The goal for credit unions is to choose a CPI program that is efficient, flexible, and easy to administer. However, the greatest benefits of these plans are gained only when the program is allowed to work as designed.
A CPI program is built to work in equilibrium. The premiums collected for certificates placed should be sufficient to cover losses and expenses. This equilibrium is achieved when CPI programs are managed by the provider and certificates are placed by the lender according to the terms of the contract and loan agreements.
Lender staff can be pressured by borrowers to modify these terms as it relates to CPI. Borrowers are friends and neighbors, and waiving CPI requirements can feel like the right thing to do, particularly when no insurance losses have occurred during the time a certificate was — or should have been — in force.

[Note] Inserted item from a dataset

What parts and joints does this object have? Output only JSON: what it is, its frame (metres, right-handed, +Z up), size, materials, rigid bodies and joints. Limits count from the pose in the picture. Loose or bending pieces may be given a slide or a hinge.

However, making these types of exceptions creates several problems. It increases the ratio of losses to collected premiums, thus upsetting the equilibrium of the program. It raises the cost of the CPI program, which is then spread to borrowers who did not receive an exception. This causes borrowers to bear a greater portion of losses and creates additional and unnecessary work for the lender's staff.
Perhaps most problematic, waiving CPI requirements can put a lender at regulatory risk by creating inconsistency in borrower treatment. CPI should be viewed like any other loan term, with all terms uniformly applied across borrowers.

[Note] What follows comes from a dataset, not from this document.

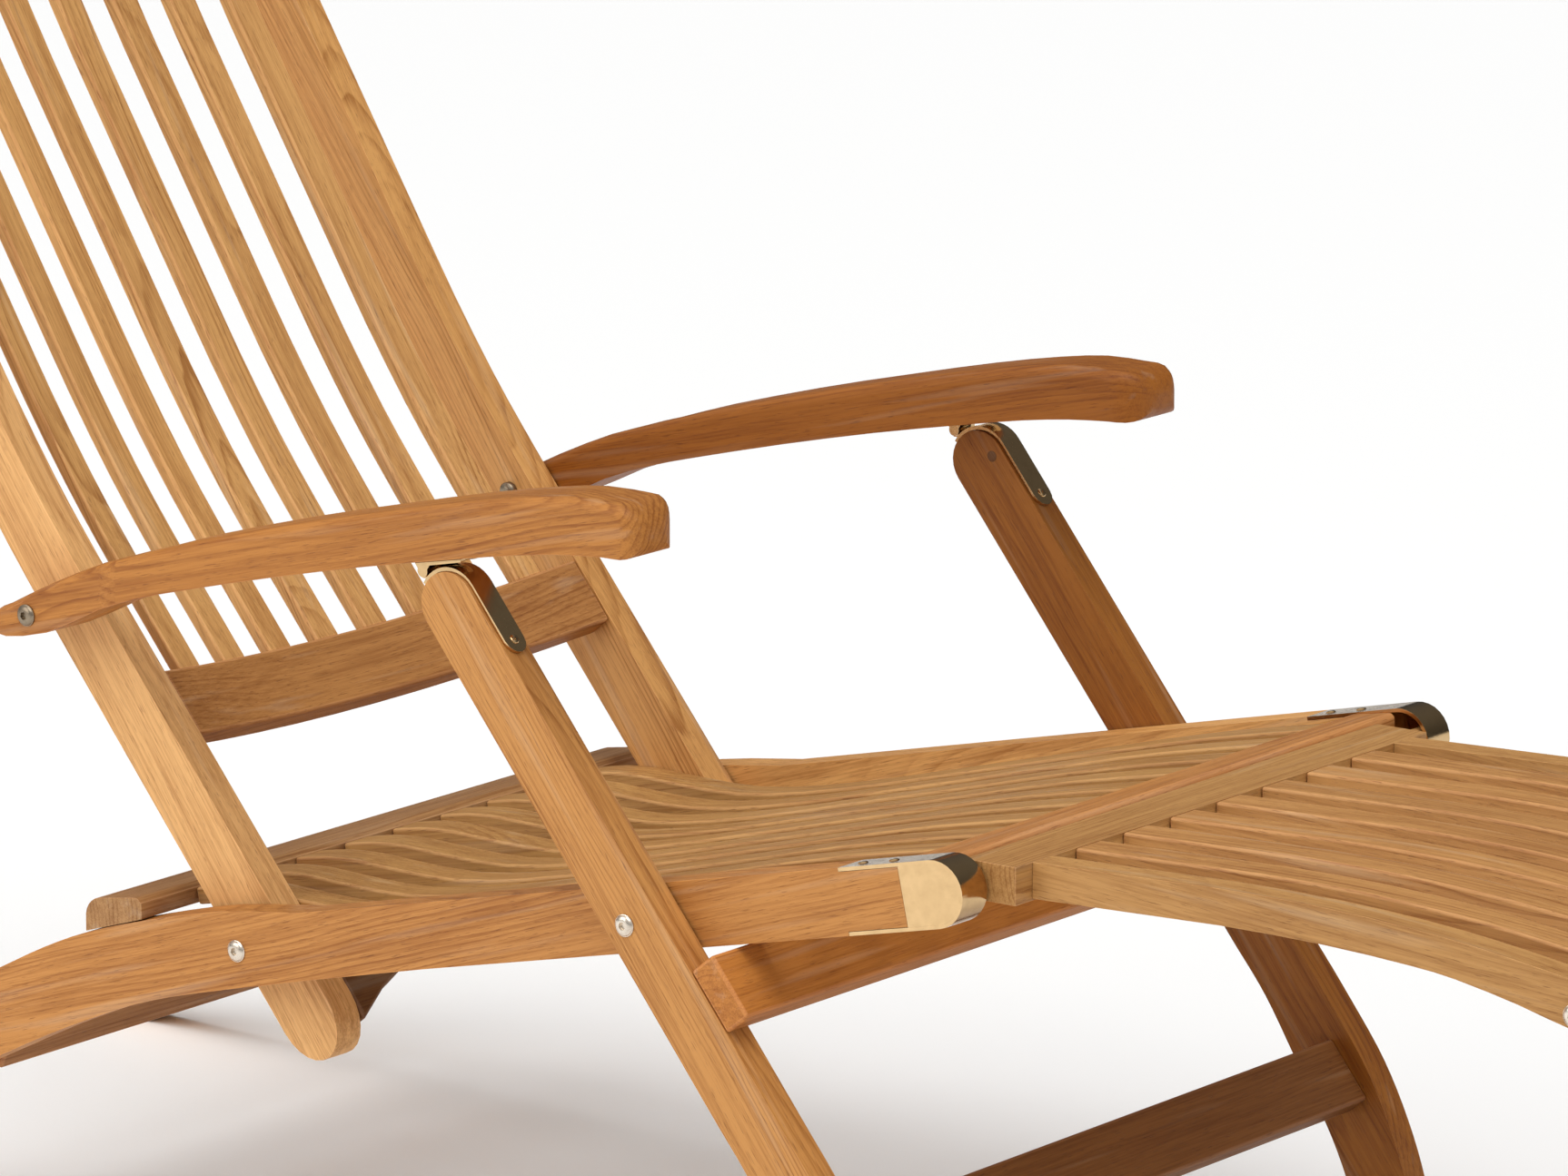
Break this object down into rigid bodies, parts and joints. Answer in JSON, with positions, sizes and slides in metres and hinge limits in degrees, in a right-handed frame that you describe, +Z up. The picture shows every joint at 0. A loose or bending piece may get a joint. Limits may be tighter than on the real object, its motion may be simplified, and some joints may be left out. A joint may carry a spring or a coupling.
{
  "type": "folding deck chair",
  "caption": "Folding slatted wooden deck chair with curved arms, a reclined back, front legs that fold with the back, and a hinged footrest on its own legs.",
  "frame": {"origin": "on the ground, under the middle of the chair's length and width", "axes": "+X forward towards the sitter's feet, +Y to the sitter's left, +Z up; the chair is open for use"},
  "size_m": [1.7, 0.606, 0.9249],
  "materials": {
    "teak": "oiled straight-grained teak, satin",
    "teak_shaded": "darker oiled teak, satin",
    "brass": "polished brass",
    "steel": "stainless bolt heads"
  },
  "bodies": {
    "seat_frame": {"left_side_rail": "teak", "right_side_rail": "teak", "left_hinge_socket": "brass", "right_hinge_socket": "brass", "left_back_bolt": "steel", "right_back_bolt": "steel", "left_leg_bolt": "steel", "right_leg_bolt": "steel", "seat_rear_rail": "teak", "seat_front_rail": "teak", "rear_leg_stretcher": "teak", "seat_slat_1": "teak", "seat_slat_2": "teak", "seat_slat_3": "teak", "seat_slat_4": "teak", "seat_slat_5": "teak", "seat_slat_6": "teak", "seat_slat_7": "teak", "seat_slat_8": "teak", "seat_slat_9": "teak"},
    "backrest": {"left_stile": "teak", "right_stile": "teak", "left_arm_bolt": "steel", "right_arm_bolt": "steel", "back_bottom_rail": "teak", "back_top_rail": "teak", "back_stop_rail": "teak", "back_slat_1": "teak", "back_slat_2": "teak", "back_slat_3": "teak", "back_slat_4": "teak", "back_slat_5": "teak", "back_slat_6": "teak", "back_slat_7": "teak", "back_slat_8": "teak"},
    "left_arm": {"left_arm": "teak", "left_arm_hinge": "brass"},
    "right_arm": {"right_arm": "teak", "right_arm_hinge": "brass"},
    "front_legs": {"left_front_leg": "teak", "right_front_leg": "teak", "left_leg_strap": "brass", "right_leg_strap": "brass", "upper_stretcher": "teak_shaded", "lower_stretcher": "teak_shaded"},
    "footrest": {"footrest_left_rail": "teak", "footrest_right_rail": "teak", "footrest_rear_rail": "teak", "footrest_end_rail": "teak", "footrest_slat_1": "teak", "footrest_slat_2": "teak", "footrest_slat_3": "teak", "footrest_slat_4": "teak", "footrest_slat_5": "teak", "footrest_slat_6": "teak", "footrest_slat_7": "teak"},
    "footrest_legs": {"footrest_left_leg": "teak", "footrest_right_leg": "teak", "footrest_leg_stretcher": "teak"}
  },
  "joints": [
    {"name": "backrest_fold", "type": "hinge", "parent": "seat_frame", "child": "backrest", "pos_m": [-0.25, 0, 0.25], "axis": [0, 1, 0], "range_deg": [0, 92]},
    {"name": "front_legs_fold", "type": "hinge", "parent": "seat_frame", "child": "front_legs", "pos_m": [0.099, 0, 0.3275], "axis": [0, 1, 0], "range_deg": [0, 92]},
    {"name": "left_arm_fold", "type": "hinge", "parent": "backrest", "child": "left_arm", "pos_m": [-0.417, 0.27, 0.459], "axis": [0, 1, 0], "range_deg": [-92, 0]},
    {"name": "right_arm_fold", "type": "hinge", "parent": "backrest", "child": "right_arm", "pos_m": [-0.417, -0.27, 0.459], "axis": [0, 1, 0], "range_deg": [-92, 0]},
    {"name": "footrest_fold", "type": "hinge", "parent": "seat_frame", "child": "footrest", "pos_m": [0.337, 0, 0.38], "axis": [0, 1, 0], "range_deg": [0, 70]},
    {"name": "footrest_legs_fold", "type": "hinge", "parent": "footrest", "child": "footrest_legs", "pos_m": [0.77, 0, 0.362], "axis": [0, 1, 0], "range_deg": [0, 85]}
  ],
  "couplings": [
    {"joint": "front_legs_fold", "follows": "backrest_fold", "ratio": 1},
    {"joint": "left_arm_fold", "follows": "backrest_fold", "ratio": -1},
    {"joint": "right_arm_fold", "follows": "backrest_fold", "ratio": -1}
  ]
}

All the clauses in a loan contract are there for a reason, and the requirement to protect loan collateral is no exception. A borrower’s failure to carry proper insurance should be taken as seriously as the failure to comply with any other loan clause.
To maintain equilibrium, minimize work for staff, and stay on the right side of regulatory compliance, lenders must enforce loan requirements uniformly. They must allow CPI programs to work as designed by tracking insurance, force-placing, and collecting on borrowers who do not maintain insurance. Doing so is not only a best practice, but also maximizes the benefit lenders obtain from CPI.
Credit unions work hard to protect the valuable member relationships they have built. By choosing a CPI over other forms of coverage, such as blanket insurance, these institutions put a program in place that is fairest to their members — charging only those who don't maintain adequate private vehicle insurance. However, to be equitable to the members who do keep their private insurance in force, it's important that the institution allows CPI to be placed on noncompliant borrowers.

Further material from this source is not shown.